Her early work, shot on Super 8 and 16mm, is charming and disarming. Der Bug is like the perfect first film, a memory poem, with archival footage of a mother and young daughter (and females will go on to feature almost exclusively in McCuskey's work). The montage of shots is set to sentimental music, but it works. Said She Found Stars on the Floor is an archetypal Super 8 film, from a time (1999) when Super 8 was still in existence and being screened at festivals (though the new millennium would put paid to that). Archetypal in that it is playful and free and awkward and utterly charming, two kids and their eternal romance. The film features Ballarat musician Patrick McCabe, and next film Stepford Girl features another Ballarat musician, Hap Hayward, with his band Underminers. In effect a music clip, Stepford Girl is again shot on film, and again cutesy, but it then turns into a murderous tale of female empowerment, with actress Amanda Lines very creative with her facial expressions.

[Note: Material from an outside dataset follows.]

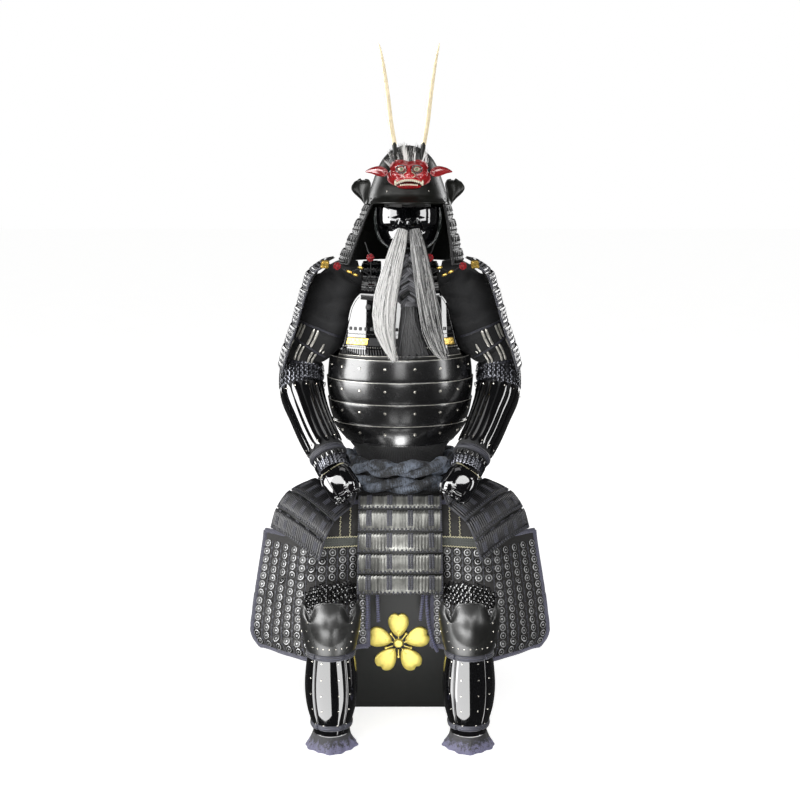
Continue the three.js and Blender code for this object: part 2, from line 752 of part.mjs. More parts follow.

McCuskey's work comes into full being after a few more years, with her key works all done between 2017 and the present, and a number of them are close collaborations with composer/musician Christine Tammer (indie film legend Peter Tammer's sister). Carnival as Life is an excellent archival film, utilising brilliantly-restored 16mm footage from the '50s to '70s provided by the family of Ballarat identity Jack Anderson. Apart from the inherent value of the footage itself, McCuskey impresses in this film with her formal play with superimpositions and certain visual insertions (frame lines, sprocket holes, etc.), suggesting how ephemeral film and memories are. Twirl de Lux however is the first film where McCuskey truly marks her terrain as a distinctive artist. Tammer's music drives the film forward, as archival footage of female dancers twirling is interspersed with current footage of women twirling, in a joy of expression. And McCuskey the formalist steps in again, with interesting stop-motion animation, exploring the interface between photography and motion picture. It's feminist and freewheeling, and whilst McCuskey's subsequent work will display female joy and connection almost exclusively, Twirl de Lux allows itself a moment of ugliness, with a bunch of men ogling at the women with their "gaze".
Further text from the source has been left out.